Lo scorso venerdì l’udienza a Vancouver per la cauzione legata all’arresto di Meng Wanzhou, CFO di Huawei e figlia del fondatore Ren Zhengfei. L’incontro ha permesso di conoscere nel dettaglio le ragioni dell’operazione svolta dalle autorità canadesi su richiesta di quelle statunitensi, facendo scattare le manette nella giornata dell’1 dicembre: l’accusa è di frode.
L’accusa: frode
Nel dettaglio, Meng avrebbe dato il proprio contributo nella costruzione di un complesso impianto finalizzato a eludere le istituzioni e operare in violazione delle sanzioni commerciali contro l’Iran. Stando a quanto affermato da John Gibb-Carsley, procuratore del Dipartimento di Giustizia del Canada, sarebbe stata coinvolta direttamente nei rapporti che hanno legato Huawei ad alcuni istituti bancari tra i quali figura la britannica HSBC.
La vicenda è complessa. Secondo l’accusa, tra il 2009 e il 2014 Meng avrebbe fatto uso dell’azienda Skycom Tech con sede a Hong Kong per portare a termine transazioni con l’Iran e per collaborare con operatori telefonici nel paese mediorientale, andando così contro quanto previsto dalle sanzioni fissate dagli Stati Uniti, passando attraverso le già citata HSBC, a sua volta ritenuta parte lesa.
Skycom Tech, Huawei e l’Iran
Una dinamica già descritta nel 2013 da Reuters, quando proprio attraverso Skycom Tech il gruppo cinese avrebbe tentato di introdurre sul territorio iraniano apparecchiature informatiche di vario tipo, inclusi computer a marchio Hewlett-Packard. A tal proposito, Meng si difende affermando che la collaborazione è sempre stata portata avanti in conformità con quanto previsto dalle normative e che le quote di Skycom Tech un tempo detenute da Huawei sono state cedute.
Per Gibb-Carsle quest’ultimo dettaglio non ha alcuna importanza, poiché Huawei avrebbe fino ad oggi controllato l’azienda di Hong Kong come una sussidiaria non ufficialmente riconosciuta, utilizzandola per attività commerciali come quella finita ora sotto la lente di ingrandimento delle autorità d’oltreoceano. Un’ipotesi rafforzata dal fatto che i dipendenti di Skycom Tech avrebbero per lungo tempo utilizzato un indirizzo email riconducibile al dominio di Huawei e badge con il logo del gruppo. Ancora, la società che nel 2009 ha acquisito Skycom Tech sarebbe stata controllata da Huawei, almeno fino al 2014. Non sono stati rivelati i dettagli né sulla cauzione fissata né sulle eventuali sanzioni stabilite per Huawei e per la sua Chief Financial Officer. Una seconda udienza è prevista per queste ore.

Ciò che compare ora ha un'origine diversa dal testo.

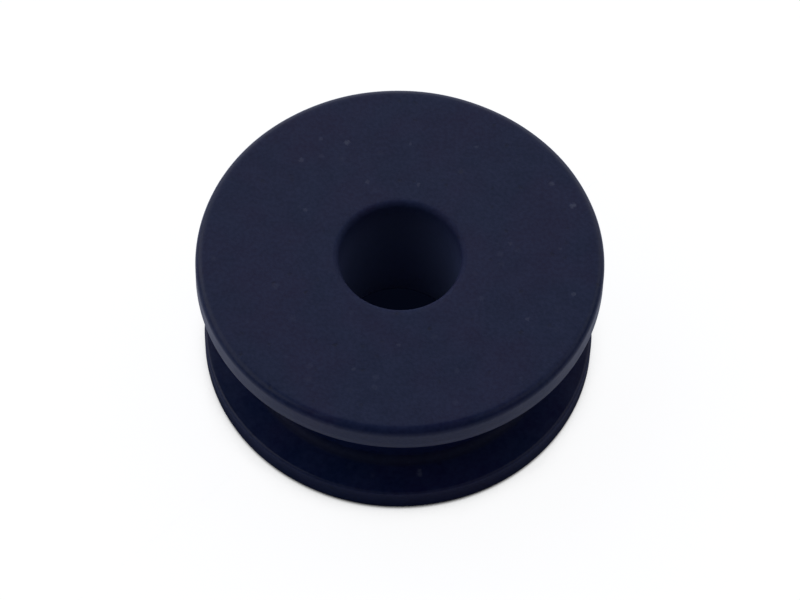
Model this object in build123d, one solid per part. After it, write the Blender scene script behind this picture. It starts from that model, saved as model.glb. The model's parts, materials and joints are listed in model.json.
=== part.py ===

La vicenda richiama alla mente quella del 2016 che ha visto al centro dell’attenzione ZTE, anch’essa ritenuta colpevole di aver siglato accordi commerciali con l’Iran attraverso società intermediarie nascoste.
Meng Wanzhou, l’arresto
Come detto in apertura, Meng è stata fermata a Vancouver nella giornata dell’1 dicembre, dopo che il mandato d’arresto era stato firmato dalla Eastern District di New York il 22 agosto e sottoscritto il 30 novembre dalle autorità canadesi, una volta a conoscenza del suo passaggio nell’aeroporto locale per un collegamento tra Hong Kong e il Messico. Stando alla ricostruzione del New York Times, la CFO ha viaggiato con regolarità negli USA tra il 2014 e il 2016, interrompendo la sue visite nel marzo 2017, dopo che Huawei è venuta a conoscenza di un’indagine sul suo operato. Secondo il suo avvocato, David Martin, la sua prolungata lontananza dal suolo americano (dove risiede uno dei tre figli, a Boston) non è da attribuire alle investigazioni, bensì alla cessazione del business di Huawei negli USA legata alla decisione di metterne al bando i prodotti.
All’orizzonte c’è l’ipotesi di estradizione negli Stati Uniti. Potrebbero trascorrere diversi mesi prima che sia presa una decisione definitiva. Quanto accaduto rischia di inasprire ulteriormente i rapporti già non semplici tra due superpotenze mondiali come gli USA e la Cina, in un momento delicato. Sul piatto c’è anche la fornitura delle infrastrutture che andranno a costituire le reti 5G: a tal proposito, da oltreoceano è già arrivata la richiesta (anche all’Italia) di non utilizzare le componenti di Huawei per l’allestimento dei network, un invito raccolto nelle scorse settimane dalla Nuova Zelanda.